• **Brief**: Below is a listing; copy all of it exactly.

• **Data shown**:
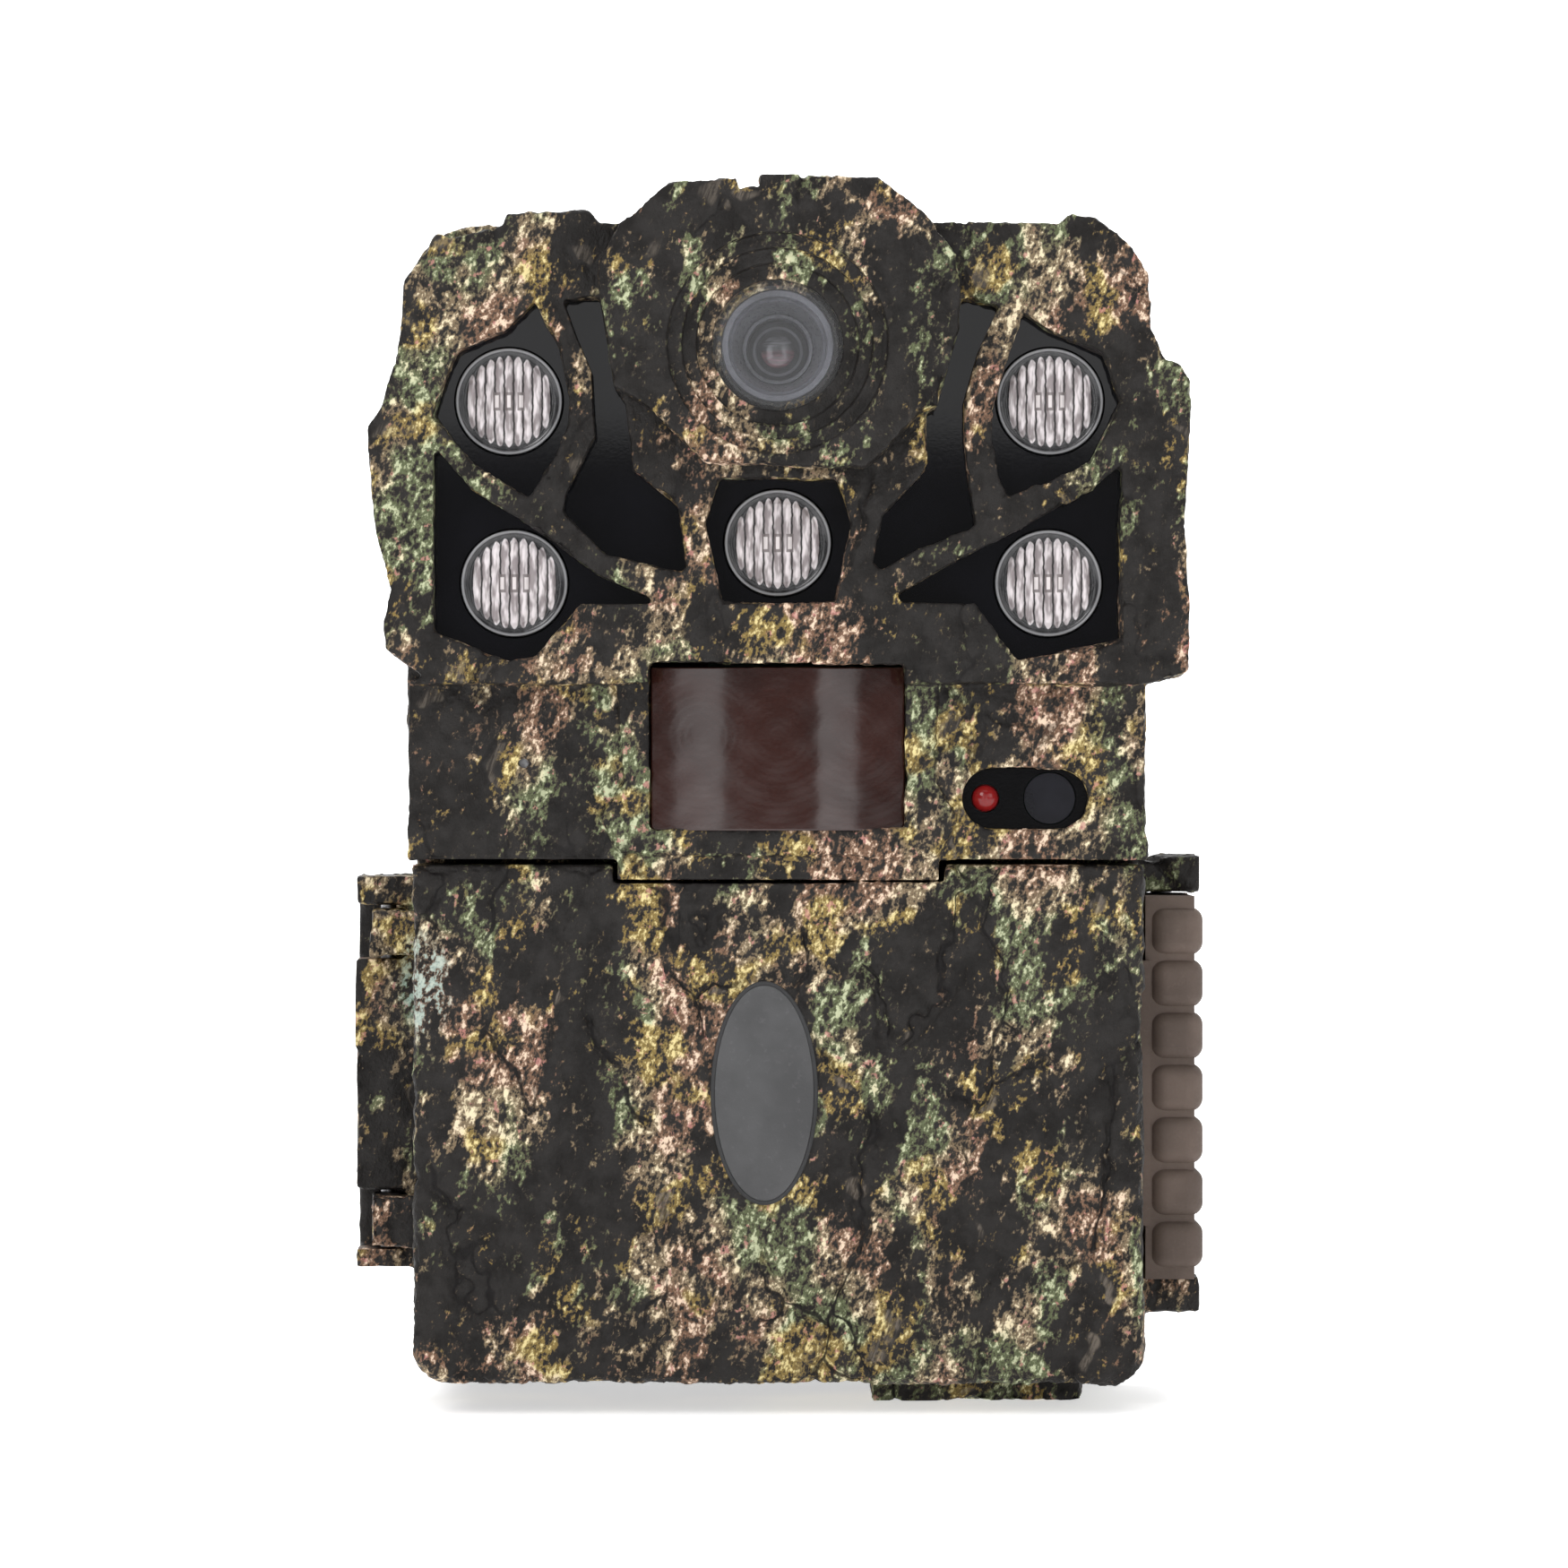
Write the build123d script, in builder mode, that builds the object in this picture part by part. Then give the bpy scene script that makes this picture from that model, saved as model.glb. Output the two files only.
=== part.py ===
"""Trail camera: a two-shell body with a latched lower door, a hooded lens, five infrared lamps
behind a dark window, a motion sensor, a bottom-loading battery tray and a strap bracket.

Frame: +Z up, the camera looks along -Y, +X is the viewer's right. The origin is under the middle
of the camera, on the plane it stands on. Millimetres."""

import os

from build123d import *

os.makedirs("parts", exist_ok=True)

# ---------------------------------------------------------------- overall sizes
body_w = 82.5        # across the housing's sides
door_h = 58.0        # height of the lower door
upper_h = 72.0       # front shell, from the seam above the door to the shoulders
front_d = 15.0       # depth of the door and of the front shell
rear_d = 46.0        # depth of the rear housing
hood_d = 9.0         # lens hood, ahead of the door's front
brim_d = 4.0         # window frame, ahead of the door's front
side_reach = 6.95    # hinge wing and latch, beyond the sides
boss_drop = 3.5      # tripod boss and feet, below the door's lower edge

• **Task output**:
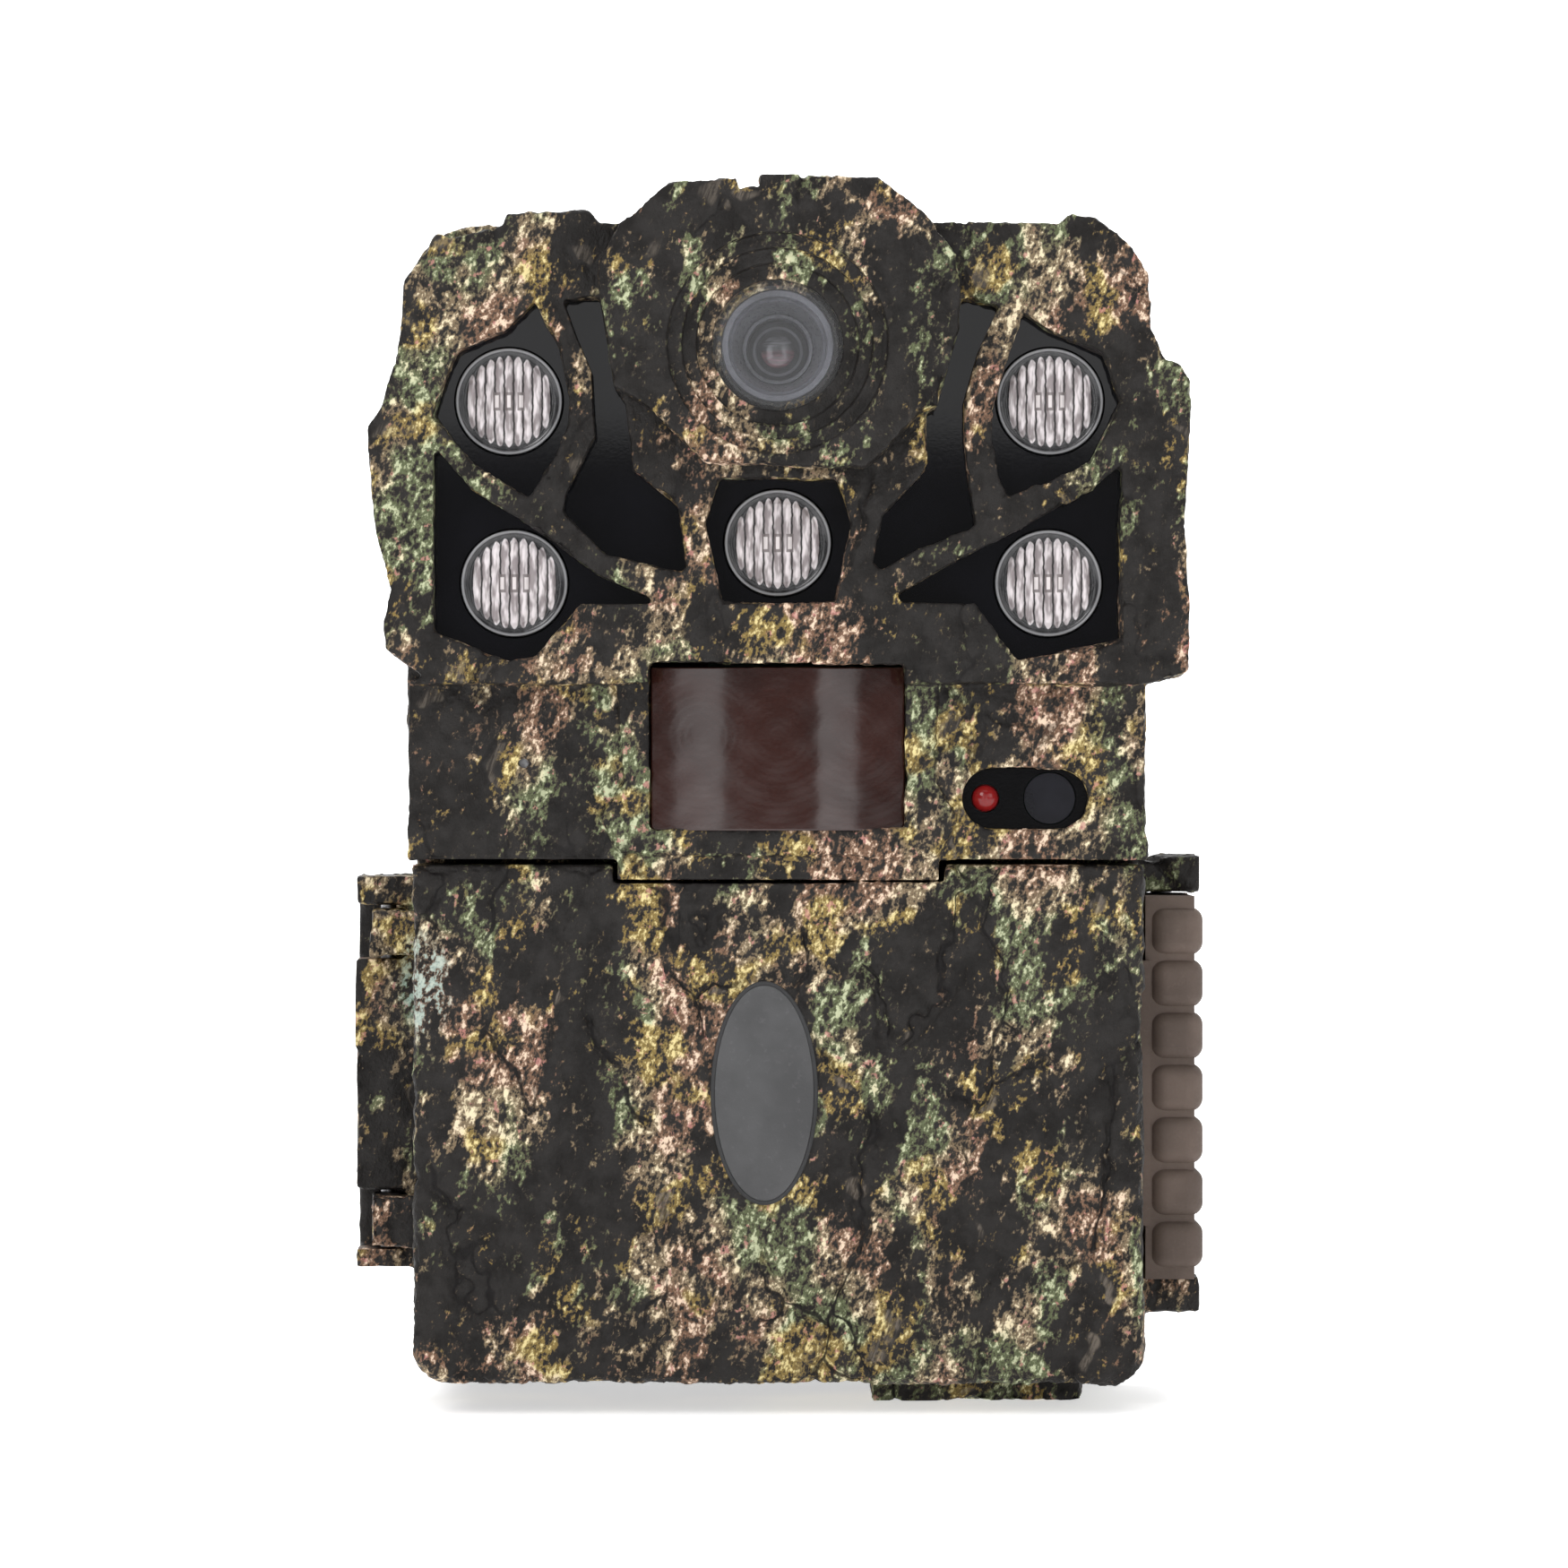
Write the build123d script, in builder mode, that builds the object in this picture part by part. Then give the bpy scene script that makes this picture from that model, saved as model.glb. Output the two files only.
=== part.py ===
"""Trail camera: a two-shell body with a latched lower door, a hooded lens, five infrared lamps
behind a dark window, a motion sensor, a bottom-loading battery tray and a strap bracket.

Frame: +Z up, the camera looks along -Y, +X is the viewer's right. The origin is under the middle
of the camera, on the plane it stands on. Millimetres."""

import os

from build123d import *

os.makedirs("parts", exist_ok=True)

# ---------------------------------------------------------------- overall sizes
body_w = 82.5        # across the housing's sides
door_h = 58.0        # height of the lower door
upper_h = 72.0       # front shell, from the seam above the door to the shoulders
front_d = 15.0       # depth of the door and of the front shell
rear_d = 46.0        # depth of the rear housing
hood_d = 9.0         # lens hood, ahead of the door's front
brim_d = 4.0         # window frame, ahead of the door's front
side_reach = 6.95    # hinge wing and latch, beyond the sides
boss_drop = 3.5      # tripod boss and feet, below the door's lower edge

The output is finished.